| TASK REQUIREMENTS |
Collect every line below that contains the word "piece".

☆ ☆ ☆ ☆ ☆

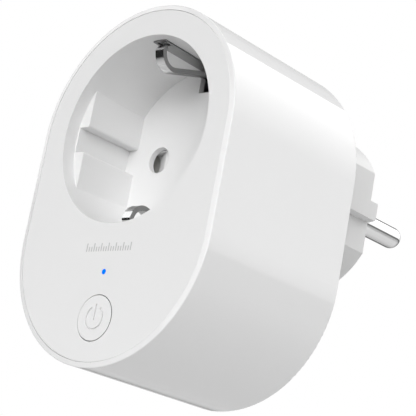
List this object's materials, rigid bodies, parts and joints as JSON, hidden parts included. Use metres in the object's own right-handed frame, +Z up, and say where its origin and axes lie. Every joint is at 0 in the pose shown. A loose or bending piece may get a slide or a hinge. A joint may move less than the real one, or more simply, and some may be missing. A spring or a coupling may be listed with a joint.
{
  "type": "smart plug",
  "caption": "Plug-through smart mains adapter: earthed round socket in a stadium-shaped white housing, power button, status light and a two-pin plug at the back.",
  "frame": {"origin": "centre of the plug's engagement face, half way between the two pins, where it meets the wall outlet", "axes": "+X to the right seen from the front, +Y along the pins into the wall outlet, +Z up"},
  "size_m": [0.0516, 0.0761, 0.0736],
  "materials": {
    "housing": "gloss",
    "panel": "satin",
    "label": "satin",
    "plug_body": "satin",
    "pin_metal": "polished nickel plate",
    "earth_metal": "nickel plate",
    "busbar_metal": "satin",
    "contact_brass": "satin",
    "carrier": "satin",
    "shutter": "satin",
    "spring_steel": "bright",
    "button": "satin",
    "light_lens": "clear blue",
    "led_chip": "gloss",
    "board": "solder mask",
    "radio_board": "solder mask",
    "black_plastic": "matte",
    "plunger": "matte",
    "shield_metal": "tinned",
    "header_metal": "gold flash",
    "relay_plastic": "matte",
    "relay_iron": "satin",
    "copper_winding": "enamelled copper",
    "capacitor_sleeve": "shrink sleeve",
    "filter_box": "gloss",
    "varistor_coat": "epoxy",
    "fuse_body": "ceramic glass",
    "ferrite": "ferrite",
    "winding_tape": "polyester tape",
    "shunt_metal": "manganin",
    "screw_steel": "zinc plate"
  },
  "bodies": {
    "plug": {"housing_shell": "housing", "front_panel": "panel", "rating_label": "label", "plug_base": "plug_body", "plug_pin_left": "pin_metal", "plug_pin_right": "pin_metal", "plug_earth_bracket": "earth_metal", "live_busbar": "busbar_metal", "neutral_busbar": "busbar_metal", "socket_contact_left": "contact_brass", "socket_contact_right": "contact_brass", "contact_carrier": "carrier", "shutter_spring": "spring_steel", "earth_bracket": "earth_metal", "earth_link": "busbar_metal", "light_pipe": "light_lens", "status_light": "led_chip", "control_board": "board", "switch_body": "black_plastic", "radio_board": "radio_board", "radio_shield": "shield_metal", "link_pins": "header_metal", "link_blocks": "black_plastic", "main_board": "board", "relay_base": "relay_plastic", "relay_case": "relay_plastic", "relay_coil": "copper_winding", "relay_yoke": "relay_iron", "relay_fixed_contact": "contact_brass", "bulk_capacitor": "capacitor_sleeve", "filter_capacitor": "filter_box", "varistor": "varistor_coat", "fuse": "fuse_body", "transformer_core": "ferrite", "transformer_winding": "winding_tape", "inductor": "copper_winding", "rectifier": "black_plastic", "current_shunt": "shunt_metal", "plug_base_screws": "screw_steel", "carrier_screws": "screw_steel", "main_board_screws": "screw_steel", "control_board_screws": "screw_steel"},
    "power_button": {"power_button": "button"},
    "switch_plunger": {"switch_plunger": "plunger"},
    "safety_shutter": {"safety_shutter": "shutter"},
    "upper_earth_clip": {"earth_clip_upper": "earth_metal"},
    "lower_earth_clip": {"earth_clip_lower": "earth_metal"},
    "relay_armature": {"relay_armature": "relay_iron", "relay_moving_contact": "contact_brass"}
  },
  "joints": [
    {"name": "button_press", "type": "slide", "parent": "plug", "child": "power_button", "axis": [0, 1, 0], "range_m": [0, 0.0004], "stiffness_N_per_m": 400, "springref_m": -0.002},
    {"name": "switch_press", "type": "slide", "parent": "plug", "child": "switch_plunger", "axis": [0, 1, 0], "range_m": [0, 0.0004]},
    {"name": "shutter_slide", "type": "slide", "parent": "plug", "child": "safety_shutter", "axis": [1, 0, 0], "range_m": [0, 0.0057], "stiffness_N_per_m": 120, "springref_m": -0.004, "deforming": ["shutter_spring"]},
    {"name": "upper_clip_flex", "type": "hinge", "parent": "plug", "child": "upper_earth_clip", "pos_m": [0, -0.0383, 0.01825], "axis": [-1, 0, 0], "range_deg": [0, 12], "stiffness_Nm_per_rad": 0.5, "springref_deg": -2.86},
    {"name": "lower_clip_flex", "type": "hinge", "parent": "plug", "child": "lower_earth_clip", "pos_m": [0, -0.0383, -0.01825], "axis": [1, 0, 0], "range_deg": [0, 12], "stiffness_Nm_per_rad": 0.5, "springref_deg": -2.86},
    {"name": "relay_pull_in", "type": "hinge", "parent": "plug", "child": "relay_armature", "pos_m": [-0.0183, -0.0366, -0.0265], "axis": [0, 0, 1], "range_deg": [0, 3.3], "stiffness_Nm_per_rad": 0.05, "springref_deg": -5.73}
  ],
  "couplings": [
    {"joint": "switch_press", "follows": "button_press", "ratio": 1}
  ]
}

☆ ☆ ☆ ☆ ☆

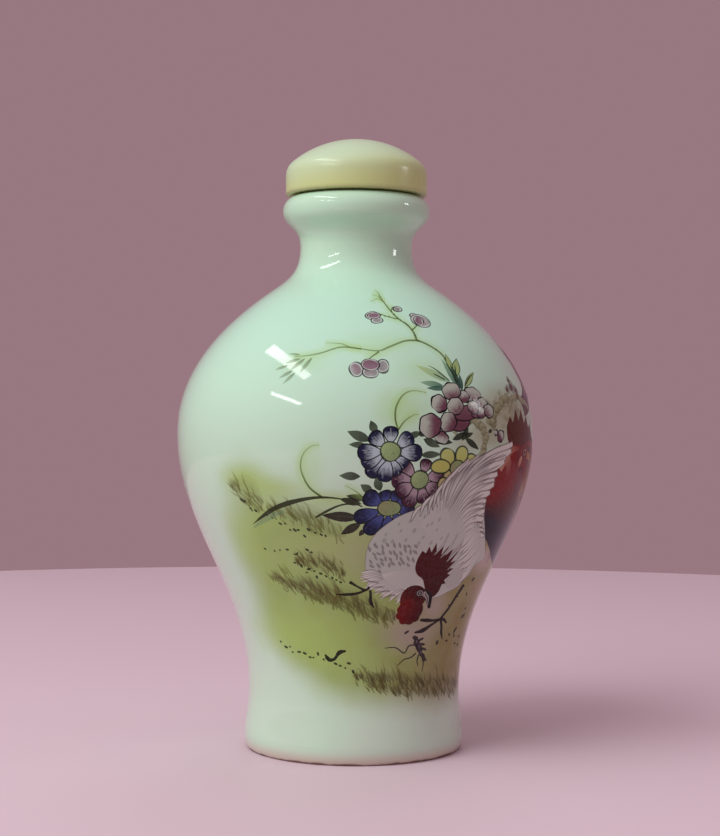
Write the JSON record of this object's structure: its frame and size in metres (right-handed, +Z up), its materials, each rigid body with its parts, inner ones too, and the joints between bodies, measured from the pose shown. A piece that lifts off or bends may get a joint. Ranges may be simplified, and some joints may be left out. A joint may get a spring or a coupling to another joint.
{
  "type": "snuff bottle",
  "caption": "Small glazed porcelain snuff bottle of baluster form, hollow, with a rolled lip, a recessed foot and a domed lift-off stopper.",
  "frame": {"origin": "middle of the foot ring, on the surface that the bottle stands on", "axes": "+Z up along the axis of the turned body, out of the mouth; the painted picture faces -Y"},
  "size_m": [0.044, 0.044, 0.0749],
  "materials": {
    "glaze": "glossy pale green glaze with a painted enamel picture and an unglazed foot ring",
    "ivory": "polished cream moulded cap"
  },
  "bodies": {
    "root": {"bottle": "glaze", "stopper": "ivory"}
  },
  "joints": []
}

☆ ☆ ☆ ☆ ☆

| REPLY |
List this object's materials, rigid bodies, parts and joints as JSON, hidden parts included. Use metres in the object's own right-handed frame, +Z up, and say where its origin and axes lie. Every joint is at 0 in the pose shown. A loose or bending piece may get a slide or a hinge. A joint may move less than the real one, or more simply, and some may be missing. A spring or a coupling may be listed with a joint.
Write the JSON record of this object's structure: its frame and size in metres (right-handed, +Z up), its materials, each rigid body with its parts, inner ones too, and the joints between bodies, measured from the pose shown. A piece that lifts off or bends may get a joint. Ranges may be simplified, and some joints may be left out. A joint may get a spring or a coupling to another joint.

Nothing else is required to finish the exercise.